PROVIDED MATERIAL ▸

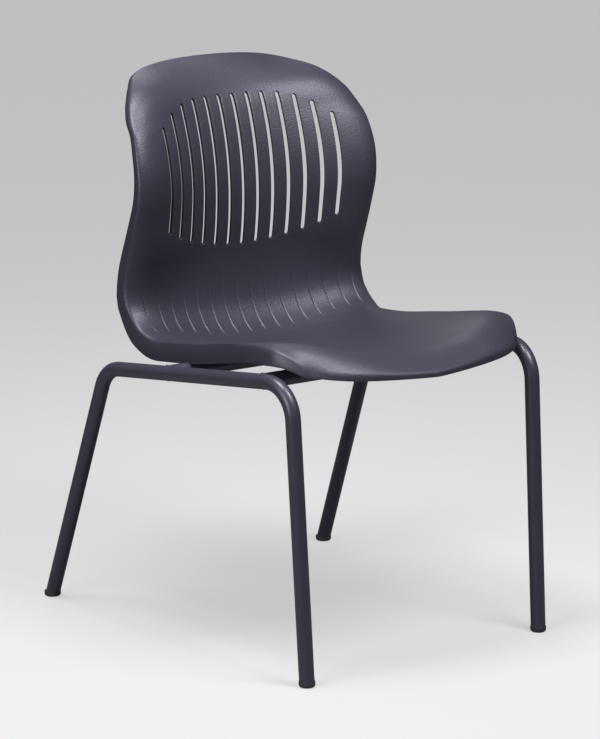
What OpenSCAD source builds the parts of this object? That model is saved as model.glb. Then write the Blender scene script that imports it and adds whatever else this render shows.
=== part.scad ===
// Chair for choirs and halls: a one-piece slotted plastic shell on a welded
// steel tube frame with push-in floor glides.
// Millimetres. Z up, the sitter faces -Y, X = 0 is the plane of symmetry, and
// the middle of the overall footprint stands on the origin.

/* [Show] */
// which sub-part to draw

/* [Frame] */
// outside diameter of every frame tube
tube_d = 22.2; // [20:0.1:24]
// wall of every frame tube
tube_wall = 1.6; // [1.2:0.1:2.5]
// centre-line radius of the bends between leg and side rail
bend_r = 50; // [42:1:60]
// how much thicker the wall is in a bend, inside and out
bend_swell = 0.05; // [0.03:0.01:0.1]
// how far a straight runs on into its bend
bend_lap = 0.5; // [0.3:0.1:1]
// distance between the front legs at the floor, centre to centre
front_foot_w = 430; // [410:1:450]
// distance between the rear legs at the floor, centre to centre
rear_foot_w = 527.2; // [500:1:560]
// distance from front to rear legs at the floor, centre to centre
foot_depth = 594.6; // [570:1:620]
// height above the floor where front leg and side rail lines cross
front_corner_h = 429.8; // [415:1:445]
// slope of the side rails and the seat, falling to the rear, degrees
seat_pitch = 6.2; // [5:0.1:7]
// rake of the front legs, degrees
front_leg_rake = 4.1; // [3:0.1:5]
// rake of the rear legs, degrees
rear_leg_rake = 21.2; // [19:0.1:23]
// outward lean of a whole side frame, degrees
side_lean = 0.2; // [0:0.1:0.6]
// front cross tube, distance behind the front corner along the rail
front_cross_at = 63; // [58:1:75]
// rear cross tube, distance behind the front corner along the rail
rear_cross_at = 276; // [262:1:290]
// gap left for the weld between two tubes or between a tube and a tab
weld_gap = 0.3; // [0.2:0.1:0.5]

/* [Glides] */
// height of a glide between the floor and the end of its tube
glide_h = 8; // [6:0.5:10]
// how far a glide stands out past its tube
glide_lip = 0.8; // [0.5:0.1:1.5]
// rounding of a glide's lower edge
glide_round = 4; // [2:0.5:5]
// how deep a glide's plug goes into its tube
glide_plug = 22; // [15:1:30]
// clearance between plug and tube wall, per side
plug_fit = 0.2; // [0.1:0.05:0.4]

/* [Shell] */
// widest width of the shell
shell_w = 446; // [430:1:456]
// thickness of the shell skin
skin_t = 4.8; // [4:0.1:5.5]
// clearance between the shell and the tops of the cross tubes
shell_fit = 0.3; // [0.2:0.1:0.6]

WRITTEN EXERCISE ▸
Return exactly, please, the lines of the material from the first one down to and including the line where "sub-part to draw" appears.

SOLUTION FOR THIS TASK ▸
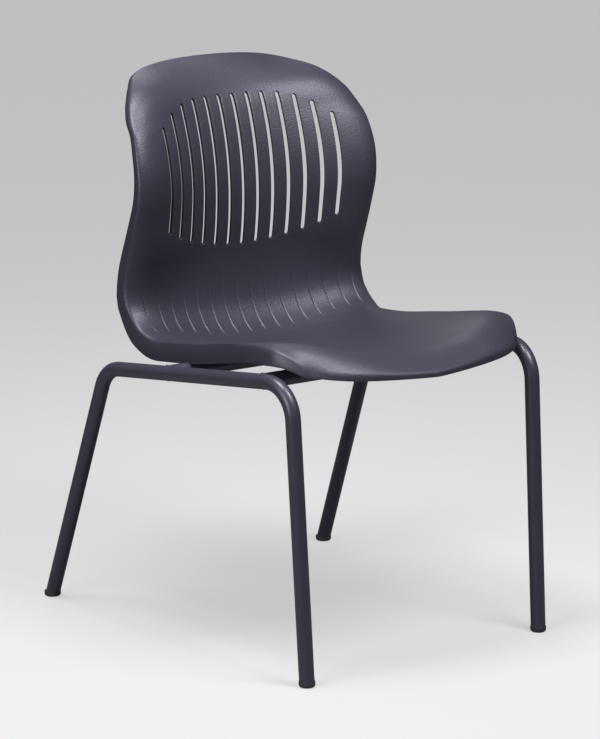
What OpenSCAD source builds the parts of this object? That model is saved as model.glb. Then write the Blender scene script that imports it and adds whatever else this render shows.
=== part.scad ===
// Chair for choirs and halls: a one-piece slotted plastic shell on a welded
// steel tube frame with push-in floor glides.
// Millimetres. Z up, the sitter faces -Y, X = 0 is the plane of symmetry, and
// the middle of the overall footprint stands on the origin.

/* [Show] */
// which sub-part to draw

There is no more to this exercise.